→ **Requirement**
Spot every line with the word "before" and return it.
# # # # # # #
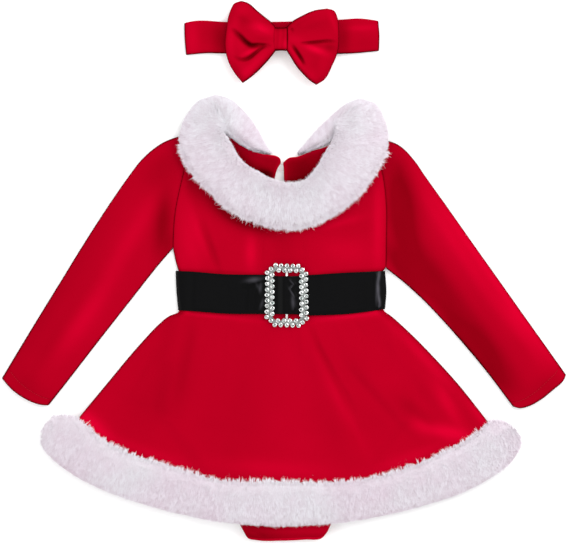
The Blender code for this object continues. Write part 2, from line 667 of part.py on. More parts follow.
# Each side has a side seam down to the hip and then the curve of a leg opening
BRIEF_LEFT = Edge(
    [(192.5, 317), (187, 360), (184.5, 400)],
    [(184.5, 400), (205, 448), (232, 486), (241.6, 527), (244.6, 532)],
)
BRIEF_RIGHT = Edge(
    [(378.5, 317), (384, 360), (386.5, 400)],
    [(386.5, 400), (366, 448), (339, 486), (331, 523), (327.4, 531)],
)


def brief_lift(x, y):
    """The back of the brief lies on the skirt's back, crosses the lower fur band and droops past it."""
    lying = skirt_back_lift(x, y) + VELVET + GAP + SLACK
    return lying - 6.4 * smoothstep((y - 529.6) / 11.2)


brief_patch = patch(BRIEF_TOP, BRIEF_TIP, BRIEF_LEFT, BRIEF_RIGHT)
brief_steep = [0.86, 0.945, 0.965, 0.982, 1.0]
brief_rows = np.concatenate([np.linspace(0, 0.4, 4), np.linspace(0.48, 0.78, 7), brief_steep])
brief_grid = brief_patch(np.linspace(0, 1, 9)[None, :], brief_rows[:, None])
for side, layer in (("back", 0), ("front", BRIEF_CLOTH + GAP)):

    def lying(x, y):
        return brief_lift(x, y) + layer

    cut_panel(f"brief_{side}", [brief_grid], lying, BRIEF_CLOTH, VELVET_RED)


# Headband: the ring lying flat, the two loops of its bow, and the strip that ties them

BAND_FOLD = 2.0
BAND_CROWN = 0.8
band_patch = patch(
    Edge([(184.2, 22.7), (192, 21), (225.7, 21.7), (281, 21.5), (338.7, 19.5), (360.7, 18.3), (378.3, 20.5)]),
    Edge([(186, 54.6), (206.7, 52.8), (224.6, 53.1), (281, 53), (337.2, 53.5), (350.4, 53.1), (379, 50.6)]),
    Edge([(184.2, 22.7), (184.6, 38), (186, 54.6)]),
    Edge([(378.3, 20.5), (379.4, 35), (379, 50.6)]),
)


def band_crown(x, y):
    return BAND_CROWN * smoothstep(np.minimum(x - 186, 377 - x) / 30)


band_rows, band_across = np.linspace(0, 1, 4), np.linspace(0, 1, 11)
flat_tube("headband_band", band_patch, BAND_FOLD, band_crown, VELVET, band_rows, band_across, VELVET_RED)

BAND_TOP = 2 * BAND_FOLD + BAND_CROWN
KNOT_BOARD = (281.0, 39.4)
KNOT_SIZE = (14.0, 22.8, 12.4)
KNOT_WALL = 1.4
BOW_FOOT = BAND_TOP + GAP + KNOT_WALL + GAP
BOW_ROWS = np.array([0.0, 0.05, 0.12, 0.22, 0.4, 0.65, 0.86, 1.0])
# Half the loop's thickness from the knot out to its end
BOW_SHARES = (0.0, 0.12, 0.4, 0.75, 0.94, 1.0)
BOW_HALVES = (3.6, 4.2, 5.4, 4.8, 3.4, 2.2)
# side, upper edge from the knot out, lower edge, outer end from the top, knot end from the top
BOW = (
    (
        "left",
        [(276.4, 33), (274, 31.4), (271.4, 23), (259.4, 11.8), (247, 3), (240, 1.6)],
        [(276.4, 46), (274, 47.6), (272, 55.5), (263.3, 67), (250.2, 79), (243, 83.2)],
        [(240, 1.6), (230.4, 14), (226, 34), (226, 55), (232, 70), (243, 83.2)],
        [(276.4, 33), (276.4, 46)],
    ),
    (
        "right",
        [(285.6, 33), (288, 31.4), (291.6, 22.6), (301.5, 16.6), (315.3, 10.9), (329, 9)],
        [(285.6, 46), (288, 47.6), (292.6, 60), (301.5, 73.2), (310, 81.4), (317.6, 85.2)],
        [(329, 9), (337.4, 18), (340.8, 33), (339.6, 49), (331, 69), (317.6, 85.2)],
        [(285.6, 33), (285.6, 46)],
    ),
)
# Creases pressed into the loops by the knot, in the form of the ridges above
BOW_CREASES = (
    (266, 44, 236, 33, 3.5, -1.6),
    (266, 48, 242, 60, 3.5, -1.4),
    (262, 28, 240, 14, 4.5, 1.2),
    (296, 44, 332, 42, 3.5, -1.6),
    (295, 48, 305, 66, 3.5, -1.4),
    (300, 28, 326, 18, 4.5, 1.2),
)

for side, upper, lower, end, knot_end in BOW:
    loop = patch(Edge(knot_end), Edge(end), Edge(upper), Edge(lower))
    flat_tube(
        f"bow_{side}",
        loop,
        np.interp(BOW_ROWS, BOW_SHARES, BOW_HALVES),
        lambda x, y: ridges(x, y, BOW_CREASES) * smoothstep((np.abs(x - KNOT_BOARD[0]) - 10) / 14),
        VELVET,
        BOW_ROWS,
        np.linspace(0, 1, 9),
        VELVET_RED,
        foot=BOW_FOOT,
        closed_end=True,
    )

# The strip's ring: a rounded rectangle across the bow, carried along the band
turn = np.radians(np.arange(0, 360, 22.5))
ring_y = KNOT_BOARD[1] + KNOT_SIZE[1] / 2 * np.sign(np.sin(turn)) * np.abs(np.sin(turn)) ** 0.55
ring_z = BAND_TOP + GAP + KNOT_SIZE[2] / 2 * (1 + np.sign(np.cos(turn)) * np.abs(np.cos(turn)) ** 0.55)
across_knot = KNOT_BOARD[0] + KNOT_SIZE[0] * np.array([-0.5, -0.25, 0.0, 0.25, 0.5])
waist_in = 1 + 0.03 * np.array([1.0, 0.2, 0.0, 0.2, 1.0])
centre_z = BAND_TOP + GAP + KNOT_SIZE[2] / 2
knot_y = KNOT_BOARD[1] + (ring_y - KNOT_BOARD[1]) * waist_in[:, None]
knot_points = board_to_part(across_knot[:, None], knot_y, ring_z[None, :])
index = np.arange(knot_points[..., 0].size).reshape(knot_points.shape[:2])
ahead = np.roll(index, -1, axis=1)
knot_faces = np.stack([index[:-1], ahead[:-1], ahead[1:], index[1:]], axis=-1).reshape(-1, 4)
knot_mesh = open_surface("bow_knot", knot_points.reshape(-1, 3), knot_faces.tolist())
knot = add_object("bow_knot", knot_mesh, VELVET_RED)
knot_wall = knot.modifiers.new("cloth wall", "SOLIDIFY")
knot_wall.thickness = KNOT_WALL * MM
knot_wall.offset = -1
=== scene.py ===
"""A baby's santa dress in red velvet with white fur, and its bow headband, laid flat on a pale floor.

The frame gives the place and size of every solid. Tables here are in board millimetres, x from the
board's left edge and y down from its top edge; each one is a millimetre of the real cloth.
"""

import math

import bmesh
import bpy
import numpy as np
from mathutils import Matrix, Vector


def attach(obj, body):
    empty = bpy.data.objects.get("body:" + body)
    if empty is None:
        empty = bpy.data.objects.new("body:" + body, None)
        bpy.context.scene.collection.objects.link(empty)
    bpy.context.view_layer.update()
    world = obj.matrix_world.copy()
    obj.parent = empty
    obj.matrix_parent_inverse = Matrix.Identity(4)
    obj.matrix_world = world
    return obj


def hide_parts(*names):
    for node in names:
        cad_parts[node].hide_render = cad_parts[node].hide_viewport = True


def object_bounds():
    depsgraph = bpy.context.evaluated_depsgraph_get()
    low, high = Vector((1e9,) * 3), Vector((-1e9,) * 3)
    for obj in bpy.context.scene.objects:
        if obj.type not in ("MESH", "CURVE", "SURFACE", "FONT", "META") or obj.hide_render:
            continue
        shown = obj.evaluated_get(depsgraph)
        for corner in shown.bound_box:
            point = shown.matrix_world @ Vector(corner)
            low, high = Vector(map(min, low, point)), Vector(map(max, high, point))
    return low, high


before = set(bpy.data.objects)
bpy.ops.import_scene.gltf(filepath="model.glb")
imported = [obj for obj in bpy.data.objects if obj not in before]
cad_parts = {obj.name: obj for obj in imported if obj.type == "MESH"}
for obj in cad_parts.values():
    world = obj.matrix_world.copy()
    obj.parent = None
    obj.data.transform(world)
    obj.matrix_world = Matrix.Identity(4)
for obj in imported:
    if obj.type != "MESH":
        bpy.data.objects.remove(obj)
CAD_BOX = [list(corner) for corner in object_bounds()]


# Bodice back
# One panel of stretch velvet lying on the floor, with a teardrop slit down from the neckline.
# Its neckline is turned under and stitched, and the button and the fur collar hold it up.

MM = 0.001
VELVET = 1.5
NECK_RISE = 3.4  # how far the back neckline is held off the floor
BELT_RISE = 1.3  # how far the belt's back stretch lifts the bodice
SHELL_LOW, SHELL_HIGH = (np.array(corner) for corner in CAD_BOX)
BOARD_LEFT = 1.4  # where the part begins on the board
BOARD_TOP = 1.58
BOARD_CENTRE = (
    BOARD_LEFT + (SHELL_HIGH[0] - SHELL_LOW[0]) / MM / 2,
    BOARD_TOP + (SHELL_HIGH[1] - SHELL_LOW[1]) / MM / 2,
)


def board_to_frame(x, y, z):
    """Board millimetres and a height in millimetres, as metres in the frame."""
    x, y, z = np.broadcast_arrays(x, y, z)
    return np.stack([x - BOARD_CENTRE[0], BOARD_CENTRE[1] - y, z], axis=-1) * MM


def smoothstep(t):
    """0 below 0, 1 above 1, and t squared times (3 - 2t) between."""
    t = np.clip(t, 0.0, 1.0)
    return t * t * (3 - 2 * t)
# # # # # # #
→ **Task response**
before = set(bpy.data.objects)
imported = [obj for obj in bpy.data.objects if obj not in before]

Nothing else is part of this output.